Passengers arrive and depart to and from various international destinations at Terminal 4 in JFK International Airport in New York Sunday, June 3, 2007. (AP Photo/David Karp)
Charging fellow cabbies stuck at John F. Kennedy airport in New York $10 each to skip ahead in the busy taxi lines outside seemed like a brilliant plan for drivers Daniel Abayev and Peter Leymen — especially when aided with the help of Russian hackers — but this week, the kickback saga ended with dual prison sentences.
Appearing before U.S. District Judge Paul Crotty on Monday in Manhattan, Abayev was sentenced to four years for the criminal conspiracy while Laymen received two years. The discrepancy was due to Abayev’s role as leader in the plot which saw up to 1,000 “fraudulent taxi trips” roll out of the airport daily for more than a year, according to a statement from prosecutors and confirmed in court records reviewed by Law&Crime.
A sentencing letter explained that the taxi dispatch hacking scheme began in November 2019 and continued through 2021 as the Queens-based cabbies conspired with Russian hackers Aleksandr Derebentc and Kirill Shipulin to access the Port Authority Dispatch System and by “bribing someone to insert a flash drive containing malware into computers” connected there and more.
Once they had achieved unauthorized access, which included access via stolen tablets, all four of the men manipulated the system over Wi-Fi, changing up the order of taxis in line so those who paid could cut to the front.

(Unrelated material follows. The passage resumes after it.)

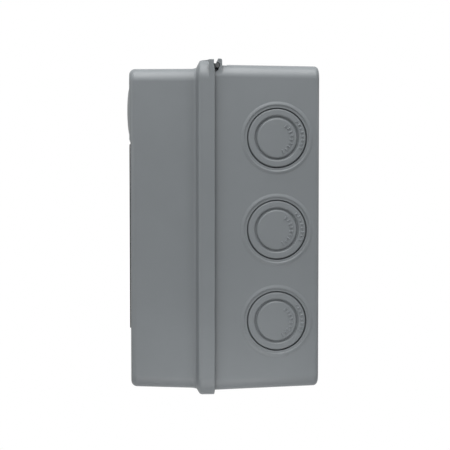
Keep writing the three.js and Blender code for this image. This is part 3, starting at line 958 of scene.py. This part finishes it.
def build_screw(name, cad_node, body, size):
    """A machine screw: head with rounded edge and driver recess, shank and cut thread."""
    centre = cad_centre(cad_node)
    tip, front = cad_depths(cad_node)
    head_radius = cad_high(cad_node).x - centre.x
    head_height, shank_radius = size["head_height"], size["shank_radius"]
    bearing = front - head_height
    root = shank_radius * 0.78
    profile = [(0, tip), (root * 0.55, tip), (root, tip + 0.5)]
    profile += threaded_profile(shank_radius, root, tip + 0.5, bearing - 1.2, size["pitch"])
    profile += [(root, bearing - 1.0), (shank_radius, bearing - 0.6), (shank_radius, bearing),
                (head_radius - 0.2, bearing), (head_radius, bearing + 0.2),
                (head_radius, bearing + head_height * 0.45)]
    crown = arc((0, 0), 1.0, 0, 90, 6)
    rise = head_height * 0.55
    dome_inner = head_radius * 0.62
    for cos_part, sin_part in crown[1:]:
        profile.append((dome_inner + (head_radius - dome_inner) * cos_part,
                        front - rise + rise * sin_part))
    profile.append((0, front))
    screw = lathe(name, profile, 48, at=(centre.x, 0, centre.z))
    recess = cross_recess(centre.x, centre.z, head_radius * 0.58, head_radius * 0.3, front,
                          head_height * 0.6)
    boolean(screw, recess, "DIFFERENCE")
    finish_boolean(screw)
    place(screw, zinc, body, cad_node)


def build_cover_screw(side_name, side):
    """A captive screw, its sealing washer and the brass insert that takes it."""
    at = (SCREW_X * side, 0, SCREW_Z)
    screw_node = f"cover_screw_{side_name}"
    build_screw(f"captive_screw_{side_name}", screw_node, screw_node, COVER_SCREW)

    seal_node = f"screw_seal_{side_name}"
    seal = lathe(f"screw_washer_{side_name}", oval_ring(2.98, 0.72, *cad_depths(seal_node), 14),
                 48, at=at, smooth_angle=80)
    place(seal, seal_rubber, seal_node, seal_node)

    insert_node = f"screw_insert_{side_name}"
    rear, front = cad_depths(insert_node)
    bore, r = INSERT_BORE_RADIUS, INSERT_RADIUS
    waist = r - 0.4
    profile = [(bore, rear), (r - 0.3, rear), (r, rear + 0.3), (r, rear + 3.4),
               (waist, rear + 3.7), (waist, rear + 5.0), (r, rear + 5.3), (r, front - 0.3),
               (r - 0.2, front), (bore + 0.3, front), (bore, front - 0.3)]
    insert = lathe(f"brass_insert_{side_name}", profile, 48, at=at)
    place(insert, brass, "base", insert_node)


def build_hinge_pin(side_name, side):
    """A pin with a low head that lies in the outer ear's seat; its dark colour is painted shade
    over the ear.
    """
    pin_node = f"hinge_pin_{side_name}"
    start = cad_low(pin_node).x if side > 0 else -cad_high(pin_node).x
    r, head = PIN_RADIUS, PIN_HEAD["radius"]
    inner, outer = PIN_HEAD["inner"], PIN_HEAD["outer"]
    profile = [(0, start), (r * 0.6, start), (r, start + 0.3), (r, inner), (head - 0.15, inner),
               (head, inner + 0.15), (head, outer - 0.3), (head - 0.3, outer), (0, outer)]
    pin = lathe(f"steel_pin_{side_name}", profile, 40, axis="X")
    turned_to_side(pin, side, -HINGE_DEPTH, HINGE_Z)
    place(pin, steel_with_painted_shade, "cover", pin_node)


def build_fasteners():
    for side_name, side in SIDES.items():
        build_cover_screw(side_name, side)
        build_hinge_pin(side_name, side)
    for i in range(1, 5):
        build_screw(f"plate_fixing_{i}", f"plate_screw_{i}", "base", PLATE_SCREW)
    for side_name in SIDES:
        build_screw(f"rail_fixing_{side_name}", f"rail_screw_{side_name}", "base", RAIL_SCREW)


# ---------------------------------------------------------------- inside


def finish_cad(node_name, material, width):
    """A better material and rounded edges on a CAD piece whose shape is right."""
    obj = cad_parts[node_name]
    obj.data.materials.clear()
    obj.data.materials.append(material)
    soften(obj, width)


def build_inside():
    finish_cad("mounting_plate", zinc, 0.25)
    finish_cad("din_rail", zinc, 0.3)
    for i in range(1, 7):
        finish_cad(f"terminal_block_{i}", terminal_grey, 0.25)
    finish_cad("earth_terminal", earth_green, 0.25)
    for side_name in SIDES:
        finish_cad(f"end_stop_{side_name}", terminal_grey, 0.3)


# ---------------------------------------------------------------- stage, light and camera


def seen_directly(tree):
    """1 for what the camera sees directly or in a glossy reflection, 0 for diffuse light."""
    path = tree.nodes.new("ShaderNodeLightPath")
    either = node(tree, "ShaderNodeMath", operation="MAXIMUM")
    link(tree, path, "Is Camera Ray", either, 0)
    link(tree, path, "Is Glossy Ray", either, 1)
    return either


FLOOR_SIZE = 9000
FLOOR_Z = -330


def build_stage():
    """A wide pale floor some way below the box, which would hang on a wall."""
    bm = bmesh.new()
    bmesh.ops.create_grid(bm, x_segments=1, y_segments=1, size=FLOOR_SIZE)
    bmesh.ops.translate(bm, vec=(0, 0, FLOOR_Z), verts=bm.verts)
    floor = new_object("floor", bm)
    floor.data.transform(Matrix.Scale(MM, 4))
    paper = bpy.data.materials.new("pale_floor")
    paper.use_nodes = True
    tree = paper.node_tree
    shader = tree.nodes["Principled BSDF"]
    shader.inputs["Base Color"].default_value = (0.5, 0.5, 0.5, 1)
    shader.inputs["Roughness"].default_value = 0.9
    glow = node(tree, "ShaderNodeEmission", Color=(1, 1, 1, 1), Strength=1.0)
    mix = tree.nodes.new("ShaderNodeMixShader")
    link(tree, seen_directly(tree), "Value", mix, 0)
    link(tree, shader, 0, mix, 1)
    link(tree, glow, 0, mix, 2)
    link(tree, mix, 0, tree.nodes["Material Output"], "Surface")
    floor.data.materials.append(paper)


def area_light(name, location, target, size, power):
    data = bpy.data.lights.new(name, "AREA")
    data.size = size
    data.energy = power
    light = bpy.data.objects.new(name, data)
    light.location = location
    light.visible_camera = False
    direction = Vector(target) - Vector(location)
    light.rotation_euler = direction.to_track_quat("-Z", "Y").to_euler()
    bpy.context.scene.collection.objects.link(light)


def build_light():
    """A surround that is white to the camera and in reflections, a large soft light overhead,
    weaker ones beside the camera, in front and behind, and a small glow from below."""
    world = bpy.data.worlds.new("studio")
    bpy.context.scene.world = world
    world.use_nodes = True
    tree = world.node_tree
    background = tree.nodes["Background"]
    background.inputs["Color"].default_value = (1, 1, 1, 1)
    coords = tree.nodes.new("ShaderNodeTexCoord")
    parts = tree.nodes.new("ShaderNodeSeparateXYZ")
    link(tree, coords, "Generated", parts, "Vector")
    sky = remap(tree, parts, "Z", -0.3, 0.9, 0.13, 0.33)
    strength = node(tree, "ShaderNodeMix", B=1.0)
    link(tree, seen_directly(tree), "Value", strength, "Factor")
    link(tree, sky, "Result", strength, "A")
    link(tree, strength, "Result", background, "Strength")
    centre = (0, -0.05, 0)
    area_light("overhead", (0.22, -0.08, 0.52), centre, 0.4, 3.8)
    area_light("camera_side", (0.55, -0.05, 0.5), centre, 0.25, 0.75)
    area_light("front_side", (0.3, -0.85, 0.1), centre, 0.4, 1.35)
    area_light("wall_side", (0.3, 0.75, 0.1), centre, 0.4, 1.0)
    area_light("table_glow", (0.16, -0.05, -0.16), (0.06, -0.05, -0.06), 0.12, 0.115)
    bpy.context.scene.view_settings.view_transform = "Standard"


CAMERA_AZIMUTH = 86.9
CAMERA_ELEVATION = 2.6
CAMERA_DISTANCE = 0.65
CAMERA_LENS = 90.5
CAMERA_CENTRE = Vector((0, -0.0495, 0))
CAMERA_TARGET = Vector((0, -0.0459, -0.0008))


def build_camera():
    azimuth, elevation = math.radians(CAMERA_AZIMUTH), math.radians(CAMERA_ELEVATION)
    away = Vector((math.cos(elevation) * math.sin(azimuth),
                   -math.cos(elevation) * math.cos(azimuth), math.sin(elevation)))
    data = bpy.data.cameras.new("camera")
    data.lens = CAMERA_LENS
    data.sensor_width = 36
    data.clip_start = 0.01
    camera = bpy.data.objects.new("camera", data)
    camera.location = CAMERA_CENTRE + away * CAMERA_DISTANCE
    view = CAMERA_TARGET - camera.location
    camera.rotation_euler = view.to_track_quat("-Z", "Y").to_euler()
    bpy.context.scene.collection.objects.link(camera)
    bpy.context.scene.camera = camera


# ---------------------------------------------------------------- build

build_camera()
build_stage()
build_light()
build_back_box()
build_knockouts()
build_cover()
build_gasket()
build_label()
build_plug()
build_fasteners()
build_inside()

“Individual taxi drivers paid the members of the Hacking Scheme in a variety of ways, including through a mobile payment system or in cash. Taxi drivers learned that they could skip the taxi line by paying $10 to members of the Hacking Scheme through word of mouth, and members of the Hacking Scheme offered some taxi drivers waivers of the $10 fee in exchange for recruiting other taxi drivers to pay the $10 fee to skip the taxi line. In some cases, brokers purchased trips in bulk from the members of the Hacking Scheme, and then gave those trips to taxis they controlled,” prosecutors said.
Abayev was the one who conceived of the scheme and who recruited Derebentc to handle the “technical aspects.” While he was in the U.S., he and Layman stayed in contact with Derebentc and Shipulin to provide updates or instructions.
It was early into the plot when Abayev quipped to his hacker confidant Derebentc: “I know that the Pentagon is being hacked. So, can’t we hack the taxi industry[?]”
Prosecutors say Abayev, who was paranoid about surveillance, attempted to shield his communications by using Telegram. In a large group chat for cabbies, Abayev sent thinly-veiled messages:
DEAR DRIVERS !!!! PLEASE !!!!
Do not wait at the gas station in JFK
Please do not go around the CTH Lot (Face emoji, plane emoji)
Please do not wait at Rockway av (Police emoji)
You have to be very very carefully (Two police emoji)
Both he and Leyman kept track of their profits in a detailed spreadsheet, often boasting to each other of their success.
“On our end this is absolutely a record. Here we almost have 600. We netted at least 500. This has never happened before. . . . This is exactly the level that I want to have every day. . . Now in the morning we are going to collect the dough,” Abayev wrote, according to the government’s Jan. 29 sentencing letter.
He and Layman kept 25% of the profits and sent 50% back Shipulin and Derebentc.
The Justice Department said Monday that Shipulin and Derebentc are still at large.
In addition to their prison sentences, Abayev and Layman were ordered to forfeit just under $162,000 in assets and pay $3.4 million in restitution.
Leyman pleaded guilty to a single count of conspiracy to commit computer intrusion last October. Leyman also pleaded guilty to the same charge. Derebentc and Shipulin have been charged for their roles but remain on the run and are suspected to still be in Russia.
Court documents fail to illuminate what hack of the Pentagon Abayev might have been referring in his quip to his co-conspirator, but the Defense Department has certainly fallen victim to hackers before.
In October 2023 the email addresses of more than a half-million Defense Department and Justice Department employees were breached in a massive cyberattack that officials said was spurred by criminal Russian hackers. In addition to email addressees, Bloomberg reported at the time that internal government employee surveys were exposed as well as tracking codes and other sensitive data once hackers got in through a file transfer program called MOVEit.
A program known as Hack the Pentagon was launched by the Department of Defense in 2016 and for nearly a decade, the program has been aimed at having “white hat” hackers detect vulnerabilities and bugs in Pentagon systems. A report last summer from Security Week noted these good-guy hackers have helped expose 2,100 vulnerabilities in Pentagon systems and have earned over $650,000 in so-called bounty payments.